Industrial internal structure (ΔEC_IS): Industrial structure adjustment presents a mitigating effect on CO₂ emissions at all three stages (Figure 7 and Table 5). According to Shao et al. [14], industrial structure adjustment causes the changes of output to be shared among different sectors (i.e., transfer from industrial sector to service sector), and within industrial subsectors (i.e., transfer from high energy intensive/high CO₂ emission subsectors to lower energy users). As shown in Figure 7, the decreases in CO₂ emissions resulting from industrial structure adjustment are 11, 99, and 254 Mt at three stages, respectively, showing a clear effectiveness of industrial structure adjustment for these FYP stages. In fact, since the 11th FYP, the Chinese government promoted industrial structure optimization policies, and consequently, the industrial structure of Henan Province has gradually transformed from raw material processing and manufacturing with high energy use and high pollutant emissions to high-tech industries with high added values and low energy uses, such as the electronic and information technology industry. Over the 2001–2015 period, the output share of low emission industrial subsectors continuously increased (e.g., 1% of the electronic and information technology industry in 2001 has increased to 16% in 2015). Therefore, the industrial internal structure change should be emphasized in the manufacturing sector of information and communication to reduce the overall CO₂ emissions, which is exemplified by the establishment of Foxconn (iPhone maker) in Henan.

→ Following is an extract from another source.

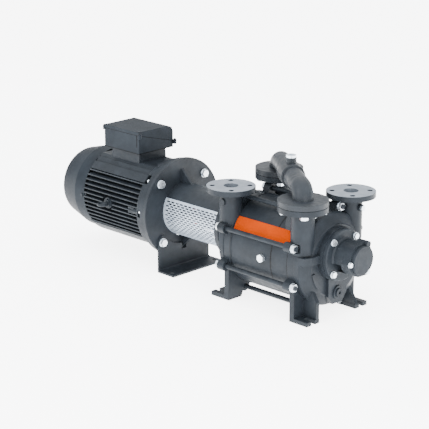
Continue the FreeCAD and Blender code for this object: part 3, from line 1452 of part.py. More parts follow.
def cooling_fan():
    """Radial fan on the rear end of the motor shaft."""
    xb = X_FRAME_END - 20.0
    xa = xb - FAN_LEN
    hub = cyl_x(xa, xb, MOTOR_SHAFT_R + 12.0)
    disc = cyl_x(xb - 4.0, xb, FAN_R)
    shapes = [hub, disc]
    for k in range(FAN_BLADES):
        blade = prism_y([(xa, MOTOR_SHAFT_R + 8.0), (xb, MOTOR_SHAFT_R + 8.0), (xb, FAN_R - 2.0),
                         (xa + 10.0, FAN_R - 2.0)], -1.75, 1.75)
        shapes.append(turned_x(blade, k * 360.0 / FAN_BLADES))
    return fuse(shapes).cut(cyl_x(xa - 1.0, xb + 1.0, MOTOR_SHAFT_R + SEAT_GAP))


def cowl_solid(inset):
    """Domed outline of the cowl, smaller by the inset."""
    x0 = X_COWL
    x1 = X_COWL - COWL_STRAIGHT
    x3 = X_MIN + inset
    x2 = X_MIN + COWL_ROUND_LEN
    r0 = COWL_R - inset
    r2 = COWL_CONE_R - inset
    r3 = COWL_END_R - inset / 2.0
    bend = math.radians(52.0)
    xm = x2 - (x2 - x3) * math.sin(bend)
    rm = r3 + (r2 - r3) * math.cos(bend)
    edges = [
        Part.makeLine(V(x0, 0, 0), V(x0, 0, r0)),
        Part.makeLine(V(x0, 0, r0), V(x1, 0, r0)),
        Part.makeLine(V(x1, 0, r0), V(x2, 0, r2)),
        Part.Arc(V(x2, 0, r2), V(xm, 0, rm), V(x3, 0, r3)).toShape(),
        Part.makeLine(V(x3, 0, r3), V(x3, 0, 0)),
        Part.makeLine(V(x3, 0, 0), V(x0, 0, 0)),
    ]
    return Part.Face(Part.Wire(edges)).revolve(V(0, 0, 0), V(1, 0, 0), 360)


def fan_cowl():
    """Sheet cover over the fan with curved air slots in its end."""
    shell = cowl_solid(0.0).cut(cowl_solid(COWL_THK))
    tools = []
    for ring in range(3):
        r_mid = 32.0 + ring * 23.0
        for k in range(4):
            a0 = 90.0 * k + 12.0
            tools.append(arc_slot_x(X_MIN - 1.0, X_MIN + COWL_THK + 1.0, r_mid, 9.0, a0, a0 + 66.0))
    for angle in (0.0, 180.0, 270.0):
        tools.append(turned_x(cyl_y(COWL_R - 8.0, COWL_R + 2.0, 3.5, cowl_screw_x(), 0.0), angle))
    return cut(shell, tools)


def cowl_screws():
    screws = []
    for angle in (0.0, 180.0, 270.0):
        x = cowl_screw_x()
        head = cyl_y(COWL_R, COWL_R + 4.0, 6.0, x, 0.0)
        shank = cyl_y(FRAME_R + 6.0, COWL_R + 1.0, 3.0, x, 0.0)
        screws.append(turned_x(fuse([head, shank]), angle))
    return screws


# Terminal box

def split_height(y):
    """Height of the slanted joint between box and lid."""
    share = (y + BOX_HALF) / (2.0 * BOX_HALF)
    return BOX_SPLIT_FRONT + (BOX_SPLIT_BACK - BOX_SPLIT_FRONT) * share


def box_x_range(inset=0.0):
    return BOX_X - BOX_LEN / 2.0 + inset, BOX_X + BOX_LEN / 2.0 - inset


def lid_screw_points():
    xa, xb = box_x_range(7.0)
    y = BOX_HALF - 7.0
    return [(xa, -y), (xb, -y), (xb, y), (xa, y)]


def terminal_box():
    """Lower part of the box, high in front and low behind."""
    h = BOX_HALF
    xa, xb = box_x_range()
    outer = prism_x([(-h, BOX_BOTTOM), (h, BOX_BOTTOM), (h, split_height(h)), (-h, split_height(-h))], xa, xb)
    ia, ib = box_x_range(BOX_WALL)
    i = h - BOX_WALL
    floor = BOX_BOTTOM + BOX_WALL
    inner = prism_x([(-i, floor), (i, floor), (i, BOX_TOP), (-i, BOX_TOP)], ia, ib)
    shell = outer.cut(inner)
    posts = []
    for x, y in lid_screw_points():
        post = cyl_z(BOX_BOTTOM + 1.0, BOX_TOP, 7.0, x, y)
        posts.append(post.common(outer))
    tools = [cyl_z(BOX_BOTTOM + 8.0, BOX_TOP, 3.0 + SEAT_GAP, x, y) for x, y in lid_screw_points()]
    tools.append(gland_hole())
    return cut(fuse([shell] + posts), tools)


def terminal_box_lid():
    """Cover with a rounded rear edge, seated on the slanted joint."""
    h = BOX_HALF
    xa, xb = box_x_range()
    r = 22.0
    outer = prism_x([(-h, split_height(-h)), (h, split_height(h)), (h, BOX_TOP - r),
                     (h - r * 0.3, BOX_TOP - r * 0.3), (h - r, BOX_TOP), (-h, BOX_TOP)], xa, xb)
    ia, ib = box_x_range(BOX_WALL)
    i = h - BOX_WALL
    top = BOX_TOP - BOX_WALL
    inner = prism_x([(-i, BOX_BOTTOM), (i, BOX_BOTTOM), (i, top - r), (i - r * 0.3, top - r * 0.3),
                     (i - r, top), (-i, top)], ia, ib)
    shell = outer.cut(inner)
    posts = [cyl_z(BOX_BOTTOM, BOX_TOP, 7.0, x, y).common(outer) for x, y in lid_screw_points()]
    tools = []
    for x, y in lid_screw_points():
        tools.append(cyl_z(BOX_BOTTOM, BOX_TOP + 1.0, 3.0 + HOLE_GAP / 2.0, x, y))
        tools.append(cyl_z(lid_screw_seat(y), BOX_TOP + 1.0, 6.5, x, y))
    return cut(fuse([shell] + posts), tools)


def lid_screw_seat(y):
    """Height of the countersunk seat under a lid screw head."""
    return BOX_TOP - 4.0 if y < 0.0 else BOX_TOP - 26.0


def lid_screws():
    screws = []
    for x, y in lid_screw_points():
        seat = lid_screw_seat(y)
        head = cyl_z(seat, seat + 5.0, 5.5, x, y)
        shank = cyl_z(split_height(y) - 16.0, seat + 1.0, 3.0, x, y)
        screws.append(fuse([head, shank]))
    return screws


def gland_place():
    return BOX_X + BOX_LEN / 2.0 - 22.0, BOX_BOTTOM + 13.0


def gland_hole():
    x, z = gland_place()
    return cyl_y(BOX_HALF - BOX_WALL - 1.0, BOX_HALF + 1.0, 7.0 + SEAT_GAP, x, z)


def gland_plug():
    """Blank plug in the cable entry."""
    x, z = gland_place()
    shank = cyl_y(BOX_HALF - BOX_WALL, BOX_HALF + 1.0, 7.0, x, z)
    collar = aimed(hex_prism(20.0, 7.0), V(x, BOX_HALF, z), V(0, 1, 0))
    nose = cyl_y(BOX_HALF + 6.0, BOX_HALF + 18.0, 7.5, x, z)
    return fuse([shank, collar, nose])


def terminal_block():
    """Insulating block with its studs, on the floor of the box."""
    floor = BOX_BOTTOM + BOX_WALL
    base = block(BOX_X - 38.0, BOX_X + 38.0, -24.0, 24.0, floor, floor + 12.0)
    studs = []
    for i in (-1, 0, 1):
        for j in (-1, 1):
            studs.append(cyl_z(floor + 11.0, floor + 22.0, 3.0, BOX_X + i * 24.0, j * 12.0))
    return fuse([base] + studs)


# Coupling

def coupling_face():
    """Stations of the two hub faces between which the jaws lie."""
    motor_face = X_MOTOR + MOTOR_SHAFT_EXT
    return motor_face, motor_face + JAW_LEN + 2.0


def jaws(xa, xb, first_angle):
    parts = []
    for k in range(JAWS):
        middle = first_angle + k * 360.0 / JAWS
        parts.append(sector_x(xa, xb, JAW_IN_R, COUPLING_R, middle - JAW_ANGLE / 2.0, middle + JAW_ANGLE / 2.0))
    return parts


def motor_coupling_half():
    face, other = coupling_face()
    hub = cyl_x(face - COUPLING_HUB_LEN, face, COUPLING_R)
    parts = [hub] + jaws(face - 1.0, other - 2.0, 0.0)
    return fuse(parts).cut(cyl_x(face - COUPLING_HUB_LEN - 1.0, face + 1.0, MOTOR_SHAFT_R + SEAT_GAP))


def pump_coupling_half():
    other, face = coupling_face()
    hub = cyl_x(face, face + COUPLING_HUB_LEN, COUPLING_R)
    parts = [hub] + jaws(other + 2.0, face + 1.0, 180.0 / JAWS)
    return fuse(parts).cut(cyl_x(face - 1.0, face + COUPLING_HUB_LEN + 1.0, COUPLING_SHAFT_R + SEAT_GAP))


def coupling_spider():
    """Rubber star between the jaws."""
    low, high = coupling_face()
    xa = low + 1.0
    xb = high - 1.0
    ring = tube_x(xa, xb, JAW_IN_R - 0.5, JAW_IN_R - 9.0)
    legs = []
    gap = 180.0 / JAWS - JAW_ANGLE
    for k in range(2 * JAWS):
        middle = 90.0 / JAWS + k * 180.0 / JAWS
        half = gap / 2.0 - LEG_GAP_ANGLE
        legs.append(sector_x(xa, xb, JAW_IN_R - 2.0, COUPLING_R - 1.0, middle - half, middle + half))
    return fuse([ring] + legs)


# Plate on the pump body

def side_plate():
    """Bare coloured plate that follows the curve of the stage bodies."""
    r_in = BODY_R + 2.0 * RUN_GAP
    r_out = r_in + SIDE_PLATE_THK
    xa = X_JOINT1 + SIDE_PLATE_MARGIN
    low = SIDE_PLATE_LOW
    high = SIDE_PLATE_HIGH
    tip = X_JOINT2 - SIDE_PLATE_MARGIN / 3.0
    sheet = sector_x(xa, tip, r_in, r_out, high, low, 0.0, Z_BODY)
    top = Z_BODY + polar(r_out, high)[1] + 1.0
    middle = Z_BODY + polar(r_out, (high + low) / 2.0)[1]
    bottom = Z_BODY + polar(r_out, low)[1] - 1.0
    upper = [(tip - 24.0, top), (tip + 1.0, top), (tip + 1.0, middle)]
    lower = [(tip - 14.0, bottom), (tip + 1.0, bottom), (tip + 1.0, middle - 8.0)]
    return cut(sheet, [prism_y(corners, -2.0 * BODY_R, 0.0) for corners in (upper, lower)])


# All pieces by the name of their node

PIECES = {
    "drive_end_casing": drive_end_casing,
    "stage1_body": stage1_body,
    "stage2_body": stage2_body,
    "free_end_casing": free_end_casing,
    "tie_rods": tie_rods,
    "tie_rod_nuts": tie_rod_nuts,
    "body_plug": body_plug,
    "gauge_plug": gauge_plug,
    "drain_plug": drain_plug,
    "drive_end_port_plate": drive_end_port_plate,
    "middle_plate": middle_plate,
    "free_end_port_plate": free_end_port_plate,
    "drive_bearing_bracket": drive_bearing_bracket,
    "bearing_housing": bearing_housing,
    "bearing_cap": bearing_cap,
    "housing_bolts": housing_bolts,
    "cap_bolts": cap_bolts,
    "bearing_cover": bearing_cover,
    "bearing_outers": bearing_outers,
    "seal_seats": seal_seats,
    "interstage_manifold": interstage_manifold,
    "manifold_plug": manifold_plug,
    "manifold_gaskets": manifold_gaskets,
    "manifold_bolts": manifold_bolts,
    "lantern": lantern,
    "guard_front": guard_front,
    "guard_back": guard_back,
    "guard_screws": guard_screws,
    "lantern_bolts": lantern_bolts,
    "motor_bolts": motor_bolts,
    "motor_bolt_nuts": motor_bolt_nuts,
    "foot_bracket": foot_bracket,
    "flange_shield": flange_shield,
    "shield_bolts": shield_bolts,
    "motor_frame": motor_frame,
    "rear_shield": rear_shield,
    "stator_core": stator_core,
    "stator_windings": stator_windings,
    "fan_cowl": fan_cowl,
    "cowl_screws": cowl_screws,
    "lifting_eye": lifting_eye,
    "terminal_box": terminal_box,
    "terminal_box_lid": terminal_box_lid,
    "lid_screws": lid_screws,
    "gland_plug": gland_plug,
    "terminal_block": terminal_block,
    "side_plate": side_plate,
    "motor_shaft": motor_shaft,
    "rotor_core": rotor_core,
    "motor_bearing_inners": motor_bearing_inners,
    "cooling_fan": cooling_fan,
    "motor_coupling_half": motor_coupling_half,
    "pump_shaft": pump_shaft,
    "stage1_impeller": stage1_impeller,
    "stage2_impeller": stage2_impeller,
    "pump_bearing_inners": pump_bearing_inners,
    "seal_rings": seal_rings,
    "shaft_nut": shaft_nut,
    "pump_coupling_half": pump_coupling_half,
    "coupling_spider": coupling_spider,
}


def main():
    os.makedirs("parts", exist_ok=True)
    shift = V(-(X_MIN + X_MAX) / 2.0, 0.0, SHAFT_HEIGHT)
    for name, build in PIECES.items():
        shape = build()
        if isinstance(shape, list):
            shape = Part.makeCompound(shape)
        shape.translate(shift)
        shape.exportStep("parts/" + name + ".step")
        print(name, len(shape.Solids), shape.isValid(), round(shape.Volume / 1000.0, 2))


main()
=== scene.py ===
import json
import math
import bpy
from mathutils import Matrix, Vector


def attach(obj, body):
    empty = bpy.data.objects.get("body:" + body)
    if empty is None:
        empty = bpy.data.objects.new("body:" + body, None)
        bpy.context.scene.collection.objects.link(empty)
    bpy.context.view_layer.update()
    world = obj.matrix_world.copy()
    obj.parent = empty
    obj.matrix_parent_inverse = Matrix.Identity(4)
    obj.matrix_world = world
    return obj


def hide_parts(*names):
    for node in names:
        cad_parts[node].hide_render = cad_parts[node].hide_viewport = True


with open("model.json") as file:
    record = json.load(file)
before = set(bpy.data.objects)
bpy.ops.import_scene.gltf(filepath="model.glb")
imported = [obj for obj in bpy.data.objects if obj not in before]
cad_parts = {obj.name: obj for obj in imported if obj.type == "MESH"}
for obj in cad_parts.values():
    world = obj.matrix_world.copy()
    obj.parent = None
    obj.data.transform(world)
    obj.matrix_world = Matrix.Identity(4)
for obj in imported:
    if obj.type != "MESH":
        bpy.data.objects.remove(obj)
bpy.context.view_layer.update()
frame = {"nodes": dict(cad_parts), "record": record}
nodes = frame["nodes"]

# Places on the machine, in metres: SHIFT and SHAFT_Z lead from the shaft frame to the CAD frame
SHIFT = 0.200
SHAFT_Z = 0.215
JOINT_1 = SHIFT + 0.032
JOINT_2 = SHIFT + 0.216
JOINT_3 = SHIFT + 0.288
SEAM_HALF = 0.0024

# Port flanges
PORT_TOP = SHAFT_Z + 0.1775
PORT_Y = 0.1175
PORT_SPAN = 0.320
FACE_R = 0.0822
FACE_DEPTH = 0.0006
BORE_R = 0.0262
BORE_DEPTH = 0.09

# Terminal box
LID_FRONT = SHAFT_Z + 0.252
LID_SLOPE = -0.045 / 0.166
LID_EDGE_Y = -0.083
LID_JOINT_HALF = 0.0018
BOX_FLOOR = SHAFT_Z + 0.183
# Painted shade on the terminal box: a dark band this high along its bottom, and a dark strip in the groove
# below the corner lug
UNDER_BOX_SHADOW_HIGH = 0.0024
GROOVE_SHADE_X = SHIFT - 0.502
GROOVE_SHADE_HALF = 0.0020
GROOVE_SHADE_START = BOX_FLOOR + 0.024
GROOVE_SHADE_Y = -0.0825
LUG_R = 0.0068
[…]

Energy structure (ΔEC_ES): Unlike economic output and industrial internal structure factors, energy structure plays an insignificant role in the change of CO₂ emissions in all years (Table 3), or only 3.4, 0.6, and −0.3 Mt at three stages (Table 5 and Figure 7), respectively. Other studies [57,60] also reported the minor role of energy structure played in the energy-related industrial CO₂ emissions in China. The reason is certainly due to the fact that Henan is a coal-dominant energy endowment and coal-related consumption structure as the CO₂ emissions coefficient of coal is higher than that of oil and gas. In reality, it will be difficult to alter the traditional coal-dominant energy structure in the near future. The low-carbon pathway of energy structure adjustment requires a longer time and more efforts to encourage the use of non-fossil energy. Nevertheless, the small CO₂ emissions decreasing amount after 2011 may indicate the successful implementation of some policies during the 12th FYP period.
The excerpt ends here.